Variations and Regional Differences

Japan’s diverse geography and culinary traditions have led to many regional sushi variations. Some of the most well-known types include:


Nigiri – A small mound of rice topped with raw or cooked fish, often served with a dab of wasabi.


Maki – Sushi rolls wrapped in seaweed, featuring various fillings like fish, vegetables, and eggs.


Sashimi – Thinly sliced raw fish, served without rice.


Temaki – Hand-rolled sushi cones filled with rice, fish, and vegetables.


Oshizushi – Pressed sushi from Osaka, where fish and rice are compressed into a rectangular mold.


Chirashi-zushi – A colorful bowl of sushi rice topped with a variety of sashimi and garnishes.


Outside Japan, sushi has taken on unique forms, including dragon rolls, spicy tuna rolls, and deep-fried tempura sushi, showcasing the adaptability of this ancient dish.




Conclusion

Sushi’s journey from a simple preservation technique to an internationally adored cuisine is a testament to its enduring appeal. Its evolution reflects both tradition and innovation, from the careful hands of Edo-period sushi chefs to the creative minds behind modern fusion rolls. Yet, at its core, sushi remains an embodiment of Japanese values—respect for ingredients, meticulous craftsmanship, and an appreciation of simplicity.

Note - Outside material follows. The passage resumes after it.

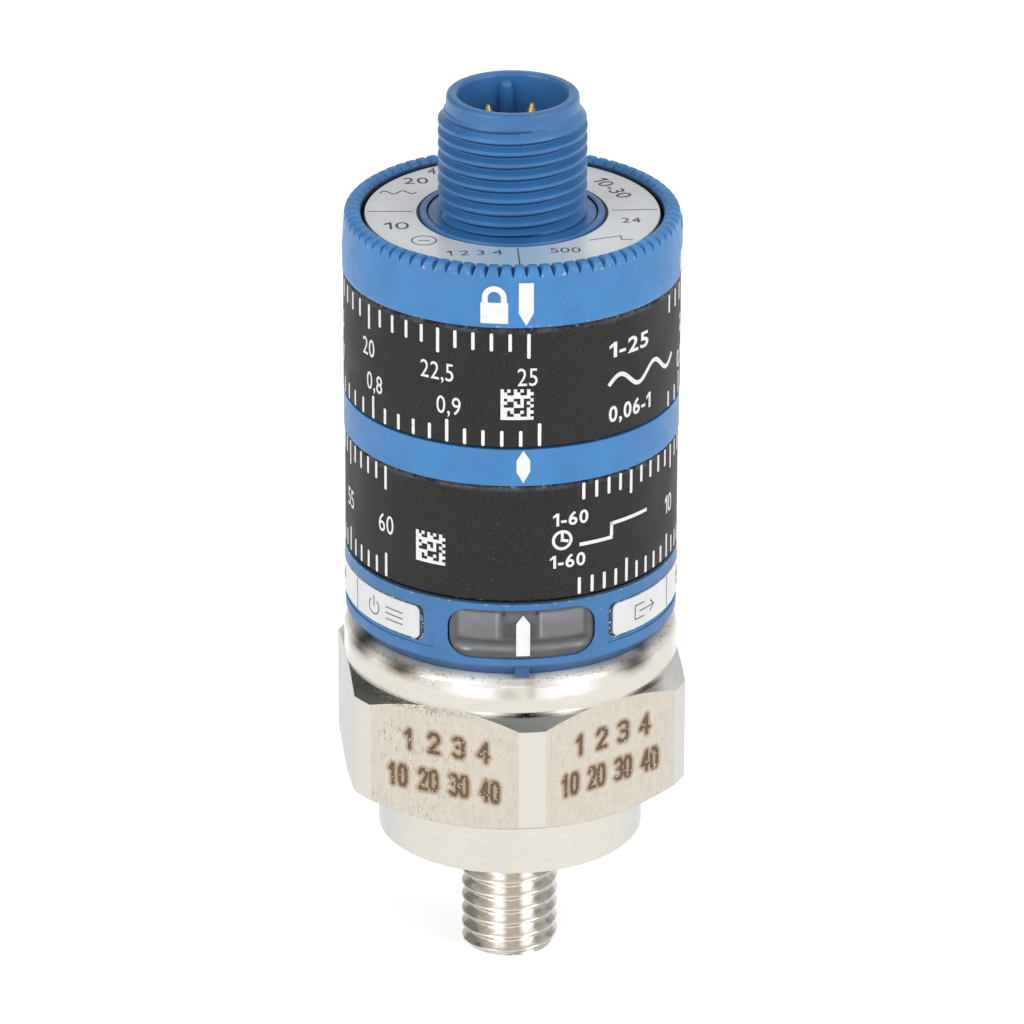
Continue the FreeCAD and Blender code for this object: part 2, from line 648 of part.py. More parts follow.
def connector_body():
    """Flange, M12 thread at its outer diameter, rim and key rib in one moulding."""
    shoulder = PLUG_FOOT + CARRIER_FOOT_HEIGHT + FIT_CLEARANCE
    body = turned([
        (CARRIER_FOOT_R + FIT_CLEARANCE, PLUG_FOOT),
        (PLUG_BASE_R, PLUG_FOOT),
        (PLUG_BASE_R, CAP_SEAT),
        (PLUG_FLANGE_R, CAP_SEAT),
        (PLUG_FLANGE_R, FLANGE_TOP),
        (PLUG_RECESS_R, FLANGE_TOP),
        (PLUG_RECESS_R, THREAD_FOOT),
        (PLUG_THREAD_R, THREAD_FOOT),
        (PLUG_THREAD_R, THREAD_TOP - PLUG_THREAD_CHAMFER),
        (PLUG_RIM_R, THREAD_TOP),
        (PLUG_RIM_R, RIM_TOP - PLUG_RIM_EDGE),
        (PLUG_RIM_R - PLUG_RIM_EDGE, RIM_TOP),
        (PLUG_BORE_R + PLUG_RIM_EDGE, RIM_TOP),
        (PLUG_BORE_R, RIM_TOP - PLUG_RIM_EDGE),
        (PLUG_BORE_R, shoulder),
        (CARRIER_FOOT_R + FIT_CLEARANCE, shoulder),
    ])
    rib_place = spot(KEY_RIB_REACH, PLUG_TURN + 180)
    rib = rod(KEY_RIB_R, PLUG_FLOOR, RIM_TOP - KEY_RIB_BELOW_RIM, rib_place.x, rib_place.y)
    return body.fuse(rib)


def contact_carrier():
    """The insert that holds the pins, pushed into the plug from below up to its shoulder."""
    shoulder = PLUG_FOOT + CARRIER_FOOT_HEIGHT
    insert = turned([
        (0, PLUG_FOOT),
        (CARRIER_FOOT_R, PLUG_FOOT),
        (CARRIER_FOOT_R, shoulder),
        (CARRIER_R, shoulder),
        (CARRIER_R, PLUG_FLOOR),
        (0, PLUG_FLOOR),
    ])
    holes = [rod(PIN_R + PIN_HOLE_CLEARANCE, PLUG_FOOT, PLUG_FLOOR, at.x, at.y) for at in pin_spots()]
    return insert.cut(holes)


def contact_pin(place):
    top = RIM_TOP - PIN_BELOW_RIM
    pin = turned([
        (0, PIN_BOARD_BOTTOM - PIN_TAIL),
        (PIN_R, PIN_BOARD_BOTTOM - PIN_TAIL),
        (PIN_R, top - PIN_TIP_HEIGHT),
        (PIN_TIP_R, top),
        (0, top),
    ])
    pin.translate(place)
    return pin


def pin_board():
    board = rod(PIN_BOARD_R, PIN_BOARD_BOTTOM, PIN_BOARD_TOP)
    holes = [rod(PIN_R + PIN_HOLE_CLEARANCE, PIN_BOARD_BOTTOM, PIN_BOARD_TOP, at.x, at.y)
             for at in pin_spots()]
    return board.cut(holes)


def main_board():
    """The upright board between the lower and the upper board."""
    height = PIN_BOARD_BOTTOM - SENSE_BOARD_TOP
    return block((2 * MAIN_BOARD_HALF_WIDTH, BOARD_THICKNESS, height), 0, 0, SENSE_BOARD_TOP)


def sense_board():
    """The round board on the floor of the base, held by two screws."""
    board = rod(SENSE_BOARD_R, CAVITY_FLOOR, SENSE_BOARD_TOP)
    for side in (-1, 1):
        board = board.cut(screw_hole(side, CAVITY_FLOOR))
    return board


def screw_hole(side, bottom):
    return rod(SCREW_R + FIT_CLEARANCE, bottom, SENSE_BOARD_TOP, 0, side * SCREW_PLACE_R)


def board_screw(side):
    shank = rod(SCREW_R, SENSE_BOARD_TOP - SCREW_LENGTH + FIT_CLEARANCE, SENSE_BOARD_TOP,
                0, side * SCREW_PLACE_R)
    head = rod(SCREW_HEAD_R, SENSE_BOARD_TOP, SENSE_BOARD_TOP + SCREW_HEAD_HEIGHT,
               0, side * SCREW_PLACE_R)
    return head.fuse(shank)


def accelerometer_chip():
    centre_y = -BOARD_FACE - ACCELEROMETER_GAP - ACCELEROMETER[1] / 2
    return block(ACCELEROMETER, 0, centre_y, SENSE_BOARD_TOP)


def controller_chip():
    return block(CONTROLLER, 0, BOARD_FACE + CONTROLLER[1] / 2, SENSE_BOARD_TOP + CONTROLLER_UP)


def led(side):
    return block(LED, side * GUIDE_SPACING / 2, -BOARD_FACE - LED[1] / 2, WINDOW_Z - LED[2] / 2)


def hall_sensor(z):
    return block(HALL, HALL_X, -BOARD_FACE - HALL[1] / 2, z - HALL[2] / 2)


def main():
    os.makedirs("parts", exist_ok=True)
    save("sensor_base", sensor_base())
    save("mounting_stud", mounting_stud())
    save("base_seal", base_seal())
    save("core_housing", core_housing())
    save("indicator_window", indicator_window())
    save("light_divider", light_divider())
    save("indicator_label", indicator_label())
    save("delay_ring", delay_ring())
    save("delay_friction_ring", delay_friction_ring())
    save("delay_magnet", delay_magnet())
    save("pointer_ring", pointer_ring())
    save("level_ring", level_ring())
    save("level_friction_ring", level_friction_ring())
    save("level_magnet", level_magnet())
    save("lock_ring", lock_ring())
    save("top_cap", top_cap())
    save("cap_seal", cap_seal())
    save("top_label", top_label())
    save("connector_body", connector_body())
    save("contact_carrier", contact_carrier())
    for number, place in enumerate(pin_spots(), start=1):
        save("contact_pin_" + str(number), contact_pin(place))
    save("pin_board", pin_board())
    save("main_board", main_board())
    save("sense_board", sense_board())
    save("accelerometer_chip", accelerometer_chip())
    save("controller_chip", controller_chip())
    save("led_green", led(-1))
    save("led_yellow", led(1))
    save("level_hall_sensor", hall_sensor(level_middle()))
    save("delay_hall_sensor", hall_sensor(delay_middle()))
    for number, side in enumerate((-1, 1), start=1):
        save("board_screw_" + str(number), board_screw(side))


main()
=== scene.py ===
import math
from functools import partial, reduce

import bmesh
import bpy
import numpy as np
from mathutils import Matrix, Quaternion, Vector


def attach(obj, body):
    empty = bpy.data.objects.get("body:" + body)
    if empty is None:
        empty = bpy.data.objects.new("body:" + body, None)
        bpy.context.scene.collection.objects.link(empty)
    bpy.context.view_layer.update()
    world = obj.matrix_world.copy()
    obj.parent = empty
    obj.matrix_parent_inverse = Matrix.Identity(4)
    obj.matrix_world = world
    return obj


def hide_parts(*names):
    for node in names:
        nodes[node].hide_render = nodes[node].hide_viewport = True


# Sizes are in millimetres and angles in degrees from -Y towards +X, as in the part's source.
MM = 0.001
LEVEL_R, DELAY_R, LOCK_R, POINTER_R = 13.52, 13.43, 13.6, 13.5
SKIRT_R, WINDOW_R, BAND_R = 13.45, 13.4, 13.5
HEX_FLAT, HEX_TOP, NECK_FOOT = 13.5, 15.4, 15.9
LABEL_Z, STUD_END = 53.5, -11.1

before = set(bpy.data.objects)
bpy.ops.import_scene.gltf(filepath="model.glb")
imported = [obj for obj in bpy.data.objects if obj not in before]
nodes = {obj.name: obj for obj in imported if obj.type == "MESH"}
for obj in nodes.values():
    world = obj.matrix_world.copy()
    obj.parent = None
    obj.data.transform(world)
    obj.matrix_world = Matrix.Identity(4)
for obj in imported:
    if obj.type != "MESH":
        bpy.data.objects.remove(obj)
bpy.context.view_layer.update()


# Node graphs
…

Whether you prefer classic nigiri, inventive sushi rolls, or an omakase experience curated by a master chef, sushi offers something for everyone. Its ability to bridge cultures and adapt to new tastes ensures that it will continue to thrive for generations to come.


With every delicate bite, sushi carries history, tradition, and artistry, making it more than just a dish—it is a culinary experience that connects people across the world.